Reproduce each line of the listing exactly.

[DATASET SECTION]:
────────────────────────────────────────

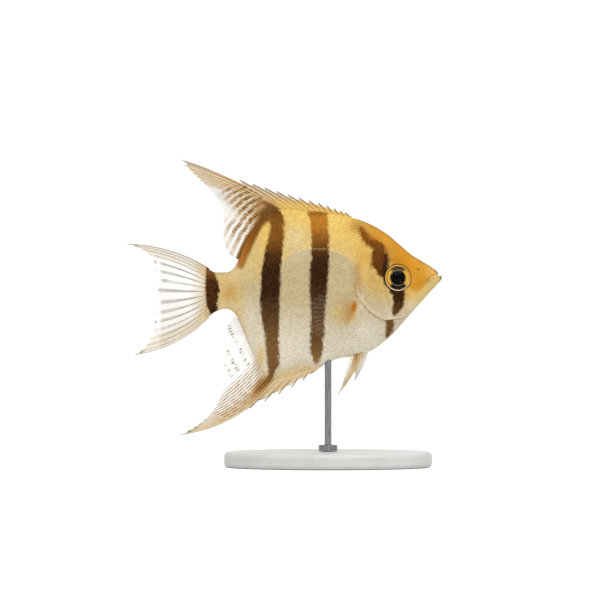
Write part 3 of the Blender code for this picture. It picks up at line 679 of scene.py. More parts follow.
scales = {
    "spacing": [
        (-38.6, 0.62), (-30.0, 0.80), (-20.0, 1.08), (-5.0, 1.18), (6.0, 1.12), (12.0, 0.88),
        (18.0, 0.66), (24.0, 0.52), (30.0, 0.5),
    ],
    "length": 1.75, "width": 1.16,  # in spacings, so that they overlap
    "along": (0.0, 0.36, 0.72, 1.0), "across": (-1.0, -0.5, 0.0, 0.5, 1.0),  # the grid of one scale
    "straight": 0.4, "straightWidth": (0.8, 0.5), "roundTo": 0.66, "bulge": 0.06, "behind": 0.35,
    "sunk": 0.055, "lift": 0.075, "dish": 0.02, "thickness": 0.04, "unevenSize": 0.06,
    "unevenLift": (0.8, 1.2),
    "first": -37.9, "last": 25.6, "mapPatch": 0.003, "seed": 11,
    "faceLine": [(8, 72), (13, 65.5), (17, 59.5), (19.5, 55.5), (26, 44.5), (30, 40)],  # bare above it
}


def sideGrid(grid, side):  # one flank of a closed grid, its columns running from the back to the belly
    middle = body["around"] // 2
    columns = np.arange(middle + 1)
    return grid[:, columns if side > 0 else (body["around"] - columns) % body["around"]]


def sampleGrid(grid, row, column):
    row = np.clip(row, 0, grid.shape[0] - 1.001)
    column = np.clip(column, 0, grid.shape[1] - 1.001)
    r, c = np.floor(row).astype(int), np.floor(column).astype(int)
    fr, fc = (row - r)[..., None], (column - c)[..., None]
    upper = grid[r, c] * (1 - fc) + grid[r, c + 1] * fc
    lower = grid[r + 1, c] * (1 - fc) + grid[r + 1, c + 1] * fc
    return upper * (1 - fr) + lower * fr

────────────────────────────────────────

[ANSWER TO THE PROBLEM]:
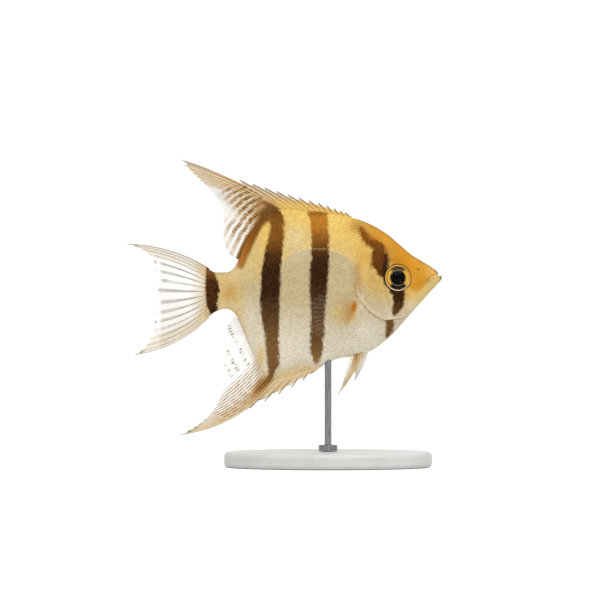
Write part 3 of the Blender code for this picture. It picks up at line 679 of scene.py. More parts follow.
scales = {
    "spacing": [
        (-38.6, 0.62), (-30.0, 0.80), (-20.0, 1.08), (-5.0, 1.18), (6.0, 1.12), (12.0, 0.88),
        (18.0, 0.66), (24.0, 0.52), (30.0, 0.5),
    ],
    "length": 1.75, "width": 1.16,  # in spacings, so that they overlap
    "along": (0.0, 0.36, 0.72, 1.0), "across": (-1.0, -0.5, 0.0, 0.5, 1.0),  # the grid of one scale
    "straight": 0.4, "straightWidth": (0.8, 0.5), "roundTo": 0.66, "bulge": 0.06, "behind": 0.35,
    "sunk": 0.055, "lift": 0.075, "dish": 0.02, "thickness": 0.04, "unevenSize": 0.06,
    "unevenLift": (0.8, 1.2),
    "first": -37.9, "last": 25.6, "mapPatch": 0.003, "seed": 11,
    "faceLine": [(8, 72), (13, 65.5), (17, 59.5), (19.5, 55.5), (26, 44.5), (30, 40)],  # bare above it
}


def sideGrid(grid, side):  # one flank of a closed grid, its columns running from the back to the belly
    middle = body["around"] // 2
    columns = np.arange(middle + 1)
    return grid[:, columns if side > 0 else (body["around"] - columns) % body["around"]]


def sampleGrid(grid, row, column):
    row = np.clip(row, 0, grid.shape[0] - 1.001)
    column = np.clip(column, 0, grid.shape[1] - 1.001)
    r, c = np.floor(row).astype(int), np.floor(column).astype(int)
    fr, fc = (row - r)[..., None], (column - c)[..., None]
    upper = grid[r, c] * (1 - fc) + grid[r, c + 1] * fc
    lower = grid[r + 1, c] * (1 - fc) + grid[r + 1, c + 1] * fc
    return upper * (1 - fr) + lower * fr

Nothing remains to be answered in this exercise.